Politiquel’Ambassadeur d’Allemagne au Mali, S.E Dietrich Becker " Je n’encouragerais pas un Allemand à investir au Mali vu l’état de corruption de la justice "
A deux semaines de la fin de son séjour de quatre années au Mali, l’ambassadeur de la République Fédérale Allemande, Son Excellence Dietrich Becker s’est confié à L’Indépendant. Il évoque la coopération entre nos deux pays, notamment au plan sécuritaire, l’apport de l’Allemagne au développement du Mali et livre son analyse de la mise en œuvre de l’accord pour la paix et la réconciliation signé le 20 juin 2015. Il ne cache pas non plus sa déception, notamment par rapport à la corruption qui dévaste le système judiciaire et n’est pas de nature à motiver les investisseurs, surtout ceux de son pays.

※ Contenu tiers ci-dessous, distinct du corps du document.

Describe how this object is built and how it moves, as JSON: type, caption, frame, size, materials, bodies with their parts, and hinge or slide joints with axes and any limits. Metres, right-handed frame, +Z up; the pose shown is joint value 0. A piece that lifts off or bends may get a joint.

L’Indépendant : L’Allemagne est le premier pays à reconnaitre l’indépendance du Mali proclamée le 22 septembre 1960. Quel est l’état de la coopération entre les deux Etats aujourd’hui ?

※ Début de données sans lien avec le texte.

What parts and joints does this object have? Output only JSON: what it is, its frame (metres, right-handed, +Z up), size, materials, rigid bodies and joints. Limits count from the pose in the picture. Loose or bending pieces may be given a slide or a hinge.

Dietrich Becker : Je pense que la coopération entre le Mali et l’Allemagne s’est élargie au fil du temps, surtout après la crise de 2012. Même si elle est axée essentiellement sur le domaine économique, elle intègre désormais le domaine sécuritaire. Un contingent de 700 soldats allemands appuie la MINUSMA. Un autre au sein de l’EUTM participe à la formation de l’armée malienne afin qu’à l’avenir elle puisse sécuriser le pays et préserver sa souveraineté. Je peux vous assurer que l’Allemagne a bien compris que le Mali a besoin de son soutien pour sortir de la crise.
L’Indép : Cet intérêt sécuritaire a-t-il des motivations particulières ?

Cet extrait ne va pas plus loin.